En effet, une ligne de partage sépare les tenants d'une indemnisation élargie
aux orphelins de tous les conflits et les tenants d'une limitation des
extensions aux seuls orphelins de victimes d'actes de barbarie durant la Seconde
Guerre mondiale. Deux scenarii sont donc présentés par la commission
au Gouvernement, assortis des estimations financières afférentes. Pour des
raisons tant de principe que de coût, le Gouvernement ne peut envisager
aujourd'hui l'élargissement du dispositif actuel aux orphelins de tous les
conflits.

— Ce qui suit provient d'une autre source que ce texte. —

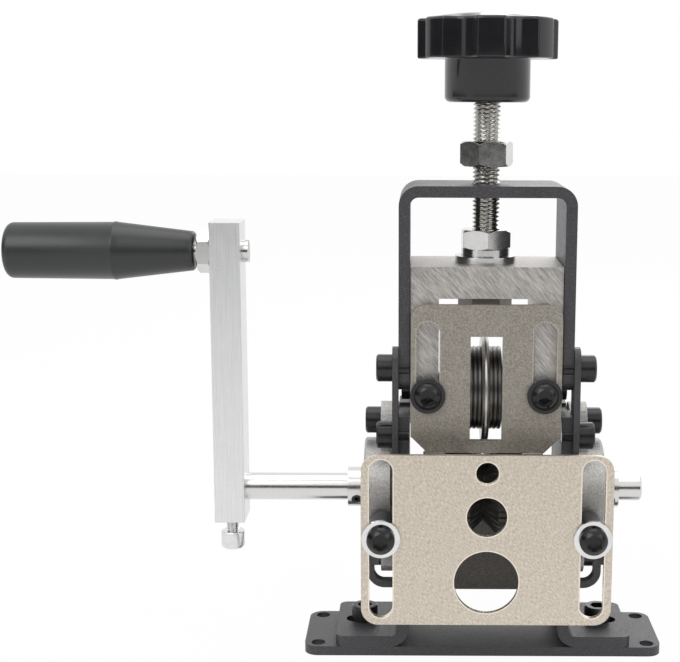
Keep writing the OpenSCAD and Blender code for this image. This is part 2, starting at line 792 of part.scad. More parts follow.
// Turned grip: a cone, a narrow ridge where it ends, and a slightly tapered body with a round end
module handle_grip() {
    cone = grip_cone_share * grip_len;
    bore = stud_r + run_gap;
    bore_end = grip_len - grip_d / 4;
    steps = 8;
    round_off = [for (i = [0:steps]) let (a = 90 * i / steps)
        [grip_end_d / 2 - grip_edge_r + grip_edge_r * cos(a), grip_len - grip_edge_r + grip_edge_r * sin(a)]];
    color([0.15, 0.15, 0.15]) translate([-grip_in_x, 0, handle_z]) mirror([1, 0, 0]) along_x()
        rotate_extrude() polygon(concat([[bore, 0], [grip_neck_d / 2, 0],
            [grip_ridge_d / 2, cone - edge / 2], [grip_ridge_d / 2, cone + edge / 2],
            [grip_d / 2, cone + edge]], round_off, [[0, grip_len], [0, bore_end], [bore, bore_end]]));
}

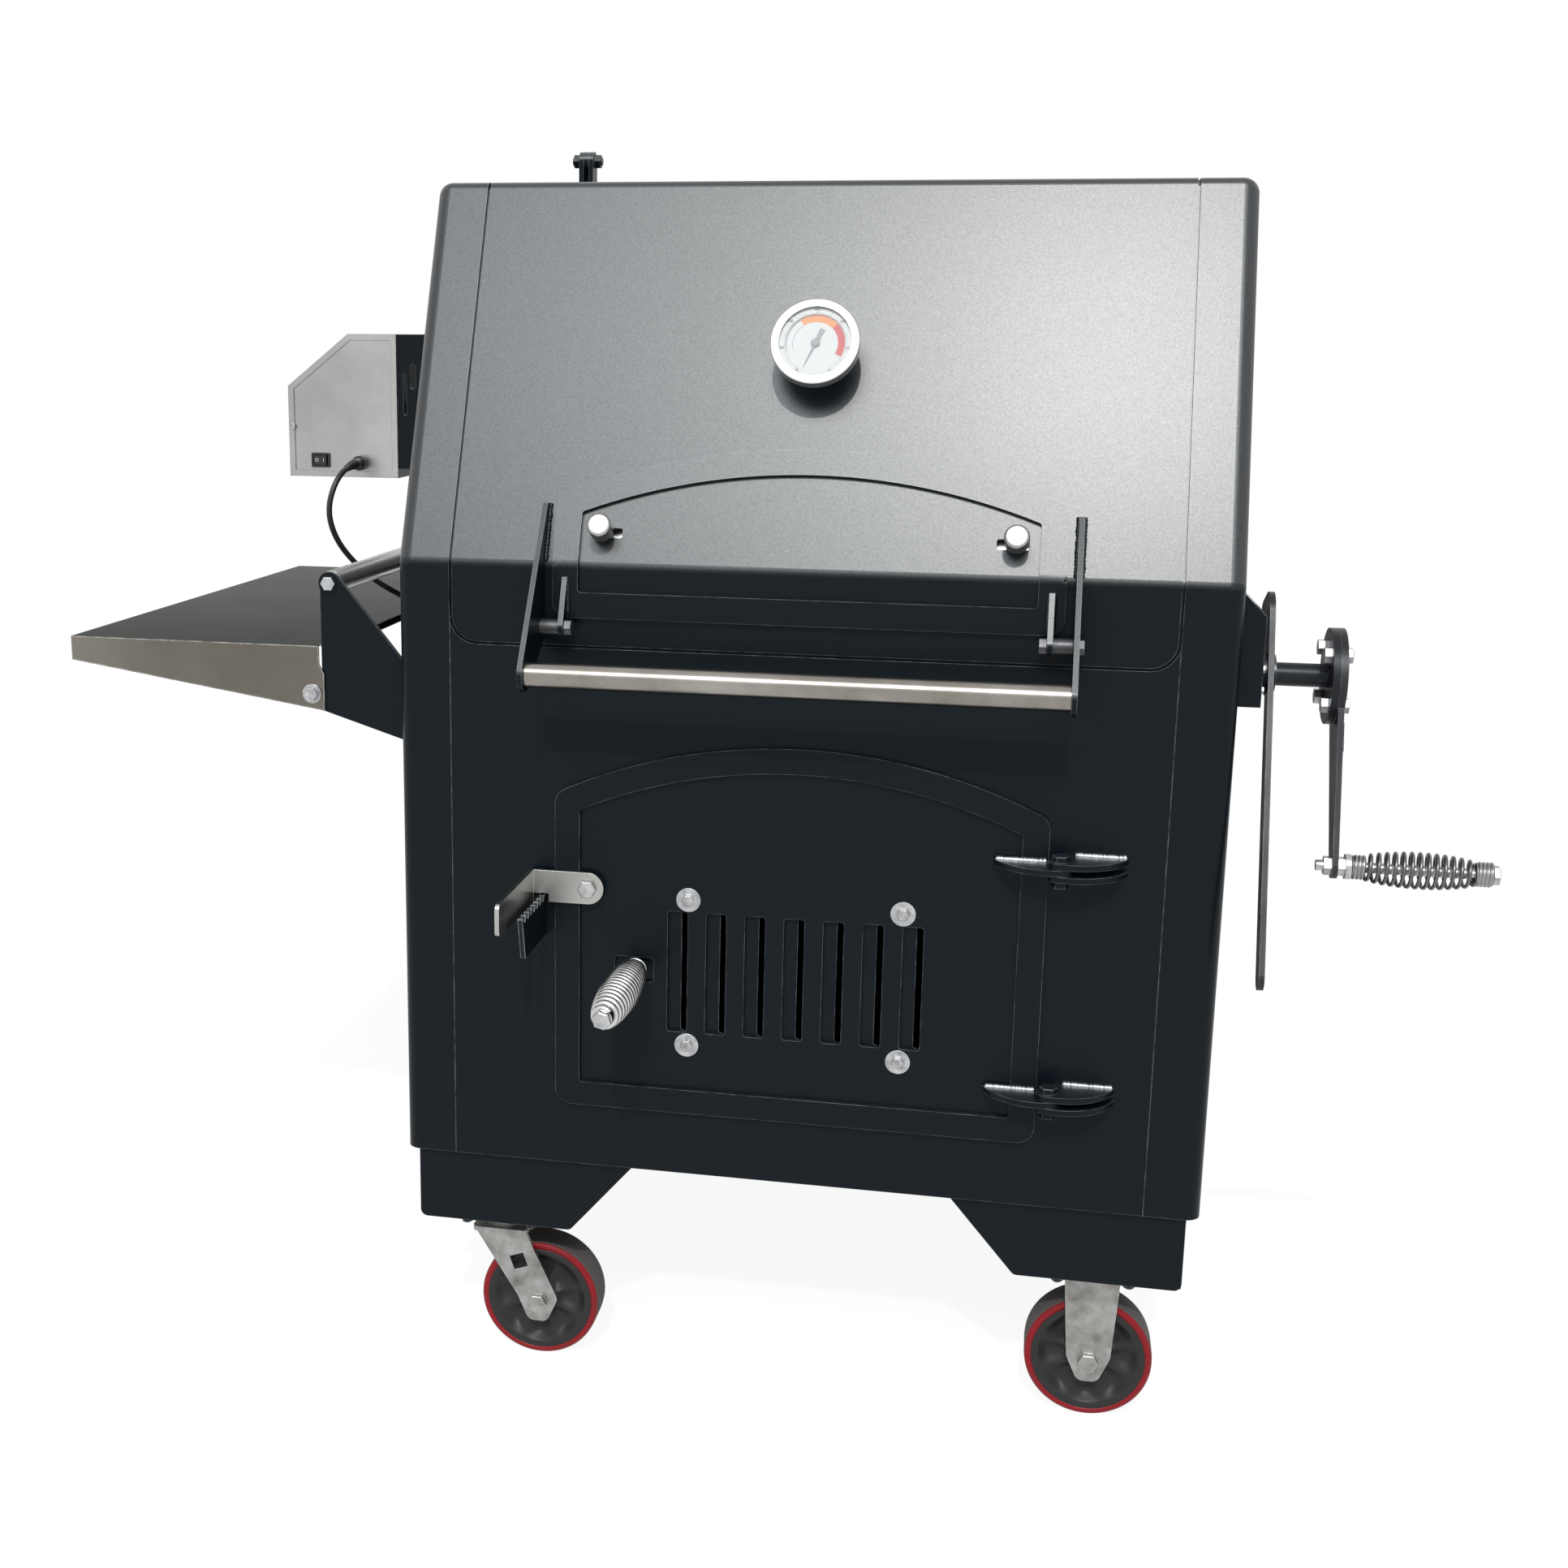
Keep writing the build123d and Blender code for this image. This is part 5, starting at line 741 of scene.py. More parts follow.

Pour des raisons de principe tout d'abord : une telle
généralisation romprait complètement avec la justification fondamentale du
dispositif, qui est le caractère spécifique de la reconnaissance des conditions
d'extrême barbarie qui ont caractérisé certaines disparitions pendant la Seconde
Guerre mondiale et soulèverait inévitablement la question du traitement réservé
aux orphelins d'autres catégories de victimes du devoir. Ensuite, le
Gouvernement ne peut non plus envisager une extension totale du dispositif pour
des raisons de coût : l'indemnisation des orphelins de victimes de tous les
conflits coûterait, selon les hypothèses retenues, entre 1 et 2 milliards
d'euros en 2011, suivis d'un coût récurrent, à partir de 2012, compris entre 150
et 300 millions d'euros. Le Gouvernement a la responsabilité et le devoir de
prendre des décisions dont l'impact financier pour la nation est compatible avec
la capacité de nos finances publiques.